— begin Data shown —

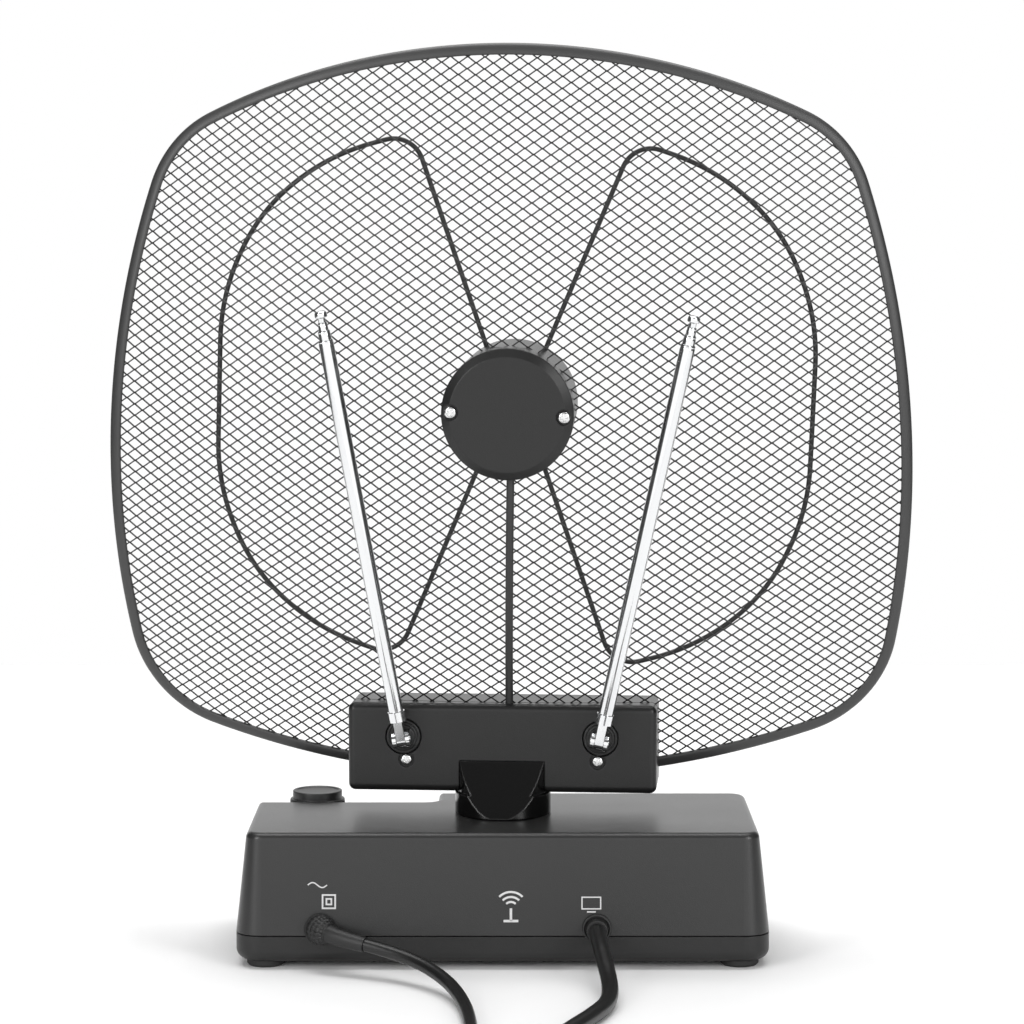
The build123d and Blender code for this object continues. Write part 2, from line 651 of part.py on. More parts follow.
# telescopic rods
for side, name in ((-1, "left"), (1, "right")):
    pivot = head * Location((side * rod_pivot_x, rod_pivot_y, rod_pivot_z), (0, rod_spread[name], 0))
    rod = pivot * Location((0, 0, 0), (rod_lean, 0, 0))
    disc_y = bracket_back - rod_pivot_y

    with BuildPart() as rod_swivel:
        with BuildSketch(facing_back(pivot, disc_y + swivel_recess - 0.2)):
            Circle(swivel_radius)
        extrude(amount=swivel_recess + 0.4)
        with BuildSketch(side_on(pivot, -ear_out)):
            Circle(ear_radius)
            with Locations(((disc_y + 0.5) / 2, 0)):
                Rectangle(disc_y + 0.5, 2 * ear_radius)
        extrude(amount=2 * ear_out)
        with BuildSketch(side_on(pivot, -tongue_half - 0.1)):
            Circle(slot_radius)
            with Locations((-5, 0)):
                Rectangle(10, 2 * slot_radius)
            with Locations((0, 5)):
                Rectangle(2 * slot_radius, 10)
        extrude(amount=2 * tongue_half + 0.2, mode=Mode.SUBTRACT)
        with BuildSketch(side_on(pivot, -10)):
            Circle(fold_pin_radius)
        extrude(amount=20, mode=Mode.SUBTRACT)
        with BuildSketch(facing_back(pivot, disc_y + swivel_recess - 0.3)):
            Circle(swivel_shaft_radius)
        extrude(amount=-7.6)
    keep(rod_swivel, f"{name}_rod_swivel")

    with BuildPart() as rod_retainer:
        with BuildSketch(facing_back(pivot, disc_y + 8.9)):
            Circle(4)
            Circle(swivel_shaft_radius + 0.02, mode=Mode.SUBTRACT)
        extrude(amount=-1)
    keep(rod_retainer, f"{name}_rod_retainer")

    with BuildPart() as fold_pin:
        with BuildSketch(side_on(pivot, -ear_out - 0.3)):
            Circle(fold_pin_radius)
        extrude(amount=2 * ear_out + 0.6)
    keep(fold_pin, f"{name}_fold_pin")

    with BuildPart() as rod_root:
        with BuildSketch(side_on(rod, -tongue_half)):
            Circle(tongue_radius)
            with Locations((0, ferrule_from / 2)):
                Rectangle(2 * tongue_radius, ferrule_from)
        extrude(amount=2 * tongue_half)
        with BuildSketch(flat(rod, ferrule_from)):
            Circle(ferrule_radius)
        extrude(amount=rod_sections[0][2] - ferrule_from)
        with BuildSketch(side_on(rod, -10)):
            Circle(fold_pin_radius + running)
        extrude(amount=20, mode=Mode.SUBTRACT)
    keep(rod_root, f"{name}_rod_root")

    for number, (outer, bore, start, stop) in enumerate(rod_sections, 1):
        with BuildPart() as rod_section:
            with BuildSketch(flat(rod, start)):
                Circle(outer)
                if bore:
                    Circle(bore, mode=Mode.SUBTRACT)
            extrude(amount=stop - start)
            if not bore:
                with BuildSketch(flat(rod, rod_tip_from)):
                    Circle(rod_tip_radius)
                extrude(amount=rod_tip_to - rod_tip_from)
        keep(rod_section, f"{name}_rod_section_{number}")


# leads
def arc_radii(points, name):
    """The largest arc each corner's two runs allow, printed for the record."""
    vectors = [Vector(*point) for point in points]
    radii = []
    for before, at, after in zip(vectors, vectors[1:], vectors[2:]):
        turn = (at - before).get_angle(after - at)
        run = min((at - before).length, (after - at).length)
        radii.append(0.45 * run / tan(radians(turn / 2)))
    print(name, "radii", [round(radius, 1) for radius in radii])
    return radii


def lead(points, radius, name):
    """A lead's tube: straight runs joined by tangent arcs."""
    with BuildPart(mode=Mode.PRIVATE) as tube:
        with BuildLine() as path:
            FilletPolyline(points, radius=arc_radii(points, name))
        with BuildSketch(Plane(path.line @ 0, z_dir=path.line % 0)):
            Circle(radius)
        sweep()
    length = path.wires()[0].length
    share = tube.part.volume / (length * pi * radius**2)
    print(name, "length", round(length), "volume share", round(share, 4))
    return tube.part


def coil(at, mean, lanes, diameter):
    """The outer shape of a two-layer coil."""
    with BuildPart(mode=Mode.PRIVATE) as ring:
        with BuildSketch():
            with Locations(at):
                Circle(mean + lanes * diameter / 2)
                Circle(mean - lanes * diameter / 2, mode=Mode.SUBTRACT)
        extrude(amount=2 * diameter)
        chamfer(ring.edges(), 0.3 * diameter)
    return ring.part


boot_start = Vector(*mains_exit)
with BuildPart() as mains_strain_relief:
    with BuildSketch(Plane.XZ.offset(-mains_exit[1] - 5.5)):
        with Locations((mains_exit[0], mains_exit[2])):
            Circle(boot_neck_radius - 0.05)
    extrude(amount=6.5)
    with BuildSketch(Plane.XZ.offset(-mains_exit[1] - 5.5)):
        with Locations((mains_exit[0], mains_exit[2])):
            Circle(boot_radius)
    extrude(amount=1.4)
    with BuildSketch(Plane.XZ.offset(-mains_exit[1] + 0.1)):
        with Locations((mains_exit[0], mains_exit[2])):
            Circle(boot_radius)
    with BuildSketch(Plane(boot_start + boot_aim * boot_length, z_dir=boot_aim)):
        Circle(mains_diameter / 2 + 0.7)
    loft()
keep(mains_strain_relief, "mains_strain_relief")

with BuildPart() as coax_strain_relief:
    with BuildSketch(Plane.XZ.offset(-coax_exit[1] - 6)):
        with Locations((coax_exit[0], coax_exit[2])):
            Circle(gland_neck_radius - 0.05)
    extrude(amount=6.5)
    with BuildSketch(Plane.XZ.offset(-coax_exit[1] + 0.4)):
        with Locations((coax_exit[0], coax_exit[2])):
            Circle(coax_diameter / 2 + 0.8)
    extrude(amount=coax_gland_length)
keep(coax_strain_relief, "coax_strain_relief")

with BuildPart() as mains_cord:
    add(lead(mains_route, mains_diameter / 2, "mains_cord"))
    add(lead(mains_tail, mains_diameter / 2, "mains_tail"))
keep(mains_cord, "mains_cord")

with BuildPart() as coax_cord:
    add(lead(coax_route, coax_diameter / 2, "coax_cord"))
    add(lead(coax_tail, coax_diameter / 2, "coax_tail"))
keep(coax_cord, "coax_cord")

with BuildPart() as mains_cord_coil:
    add(coil(mains_coil_at, mains_coil_mean, mains_lanes, mains_diameter))
keep(mains_cord_coil, "mains_cord_coil")

with BuildPart() as coax_cord_coil:
    add(coil(coax_coil_at, coax_coil_mean, coax_lanes, coax_diameter))
keep(coax_cord_coil, "coax_cord_coil")

# mains plug, lying flat with its pins away from its lead
plug_x, plug_y, plug_z = plug_at
shoulder_x, front_x = plug_x - 9, plug_x - plug_length
with BuildPart() as mains_plug_body:
    with BuildSketch():
        Polygon((plug_x, plug_y + 6), (shoulder_x, plug_y + 14), (shoulder_x - 10, plug_y + plug_width / 2),
                (front_x, plug_y + plug_width / 2), (front_x, plug_y - plug_width / 2),
                (shoulder_x - 10, plug_y - plug_width / 2), (shoulder_x, plug_y - 14), (plug_x, plug_y - 6),
                align=None)
    extrude(amount=2 * plug_z)
    fillet(mains_plug_body.edges().filter_by(Axis.Z), 2)
    chamfer(mains_plug_body.faces().filter_by(Axis.Z).edges(), 1)
keep(mains_plug_body, "mains_plug_body")

with BuildPart() as mains_plug_pins:
    with BuildSketch(Plane.YZ.offset(front_x)):
        with Locations((plug_y - pin_gap / 2, plug_z), (plug_y + pin_gap / 2, plug_z)):
            Circle(pin_radius)
    extrude(amount=-pin_length)
keep(mains_plug_pins, "mains_plug_pins")

# coax plug, a stepped barrel with its ring and pin
sleeve_x, sleeve_y, sleeve_z = sleeve_at
barrel_x = sleeve_x + sleeve_length
ring_x = barrel_x + barrel_length
with BuildPart() as coax_plug_body:
    with BuildSketch(Plane.YZ.offset(sleeve_x)):
        with Locations((sleeve_y, sleeve_z)):
            Circle(4)
    extrude(amount=sleeve_length)
    with BuildSketch(Plane.YZ.offset(barrel_x)):
        with Locations((sleeve_y, sleeve_z)):
            Circle(barrel_radius)
    extrude(amount=barrel_length)
keep(coax_plug_body, "coax_plug_body")

with BuildPart() as coax_plug_ring:
    with BuildSketch(Plane.YZ.offset(ring_x)):
        with Locations((sleeve_y, sleeve_z)):
            Circle(4.75)
            Circle(4.1, mode=Mode.SUBTRACT)
    extrude(amount=11)
keep(coax_plug_ring, "coax_plug_ring")

with BuildPart() as coax_plug_pin:
    with BuildSketch(Plane.YZ.offset(ring_x)):
        with Locations((sleeve_y, sleeve_z)):
            Circle(1.17)
    extrude(amount=9.5)
keep(coax_plug_pin, "coax_plug_pin")

os.makedirs("parts", exist_ok=True)
for name, part in parts.items():
    export_step(part, f"parts/{name}.step")
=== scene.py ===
import json

import bmesh
import bpy
import numpy as np
from mathutils import Matrix
from math import cos, pi, radians, sin, sqrt, tau


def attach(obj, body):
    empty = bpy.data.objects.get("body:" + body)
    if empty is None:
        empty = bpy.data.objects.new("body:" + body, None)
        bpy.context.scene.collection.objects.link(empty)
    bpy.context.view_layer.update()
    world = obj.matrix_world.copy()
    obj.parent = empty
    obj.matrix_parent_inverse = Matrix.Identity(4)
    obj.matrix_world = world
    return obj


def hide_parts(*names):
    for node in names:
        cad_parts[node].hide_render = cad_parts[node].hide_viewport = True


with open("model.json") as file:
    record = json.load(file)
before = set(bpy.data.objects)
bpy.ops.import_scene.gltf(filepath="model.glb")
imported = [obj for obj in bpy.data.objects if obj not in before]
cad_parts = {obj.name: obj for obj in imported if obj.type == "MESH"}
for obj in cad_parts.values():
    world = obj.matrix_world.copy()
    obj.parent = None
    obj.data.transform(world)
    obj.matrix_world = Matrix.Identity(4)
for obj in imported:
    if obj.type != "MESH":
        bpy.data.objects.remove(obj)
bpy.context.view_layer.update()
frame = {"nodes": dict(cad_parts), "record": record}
nodes = frame["nodes"]
print("frame loaded:", len(nodes), "CAD nodes")

# camera: at the height of the hub, behind the antenna, tipped slightly down
camera = bpy.data.objects.new("camera", bpy.data.cameras.new("camera"))
camera.data.lens, camera.data.sensor_width = 113.55, 36
camera.data.clip_start, camera.data.clip_end = 0.05, 20
camera.location = (0.0034, -1.203, 0.275)
camera.rotation_euler = (radians(84.7), 0, 0)
bpy.context.scene.collection.objects.link(camera)
bpy.context.scene.camera = camera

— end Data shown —

Locate "obj.matrix_world = world" in the material, then quote the line that contains it and all lines after it through the final one.

    obj.matrix_world = world
    return obj


def hide_parts(*names):
    for node in names:
        cad_parts[node].hide_render = cad_parts[node].hide_viewport = True


with open("model.json") as file:
    record = json.load(file)
before = set(bpy.data.objects)
bpy.ops.import_scene.gltf(filepath="model.glb")
imported = [obj for obj in bpy.data.objects if obj not in before]
cad_parts = {obj.name: obj for obj in imported if obj.type == "MESH"}
for obj in cad_parts.values():
    world = obj.matrix_world.copy()
    obj.parent = None
    obj.data.transform(world)
    obj.matrix_world = Matrix.Identity(4)
for obj in imported:
    if obj.type != "MESH":
        bpy.data.objects.remove(obj)
bpy.context.view_layer.update()
frame = {"nodes": dict(cad_parts), "record": record}
nodes = frame["nodes"]
print("frame loaded:", len(nodes), "CAD nodes")

# camera: at the height of the hub, behind the antenna, tipped slightly down
camera = bpy.data.objects.new("camera", bpy.data.cameras.new("camera"))
camera.data.lens, camera.data.sensor_width = 113.55, 36
camera.data.clip_start, camera.data.clip_end = 0.05, 20
camera.location = (0.0034, -1.203, 0.275)
camera.rotation_euler = (radians(84.7), 0, 0)
bpy.context.scene.collection.objects.link(camera)
bpy.context.scene.camera = camera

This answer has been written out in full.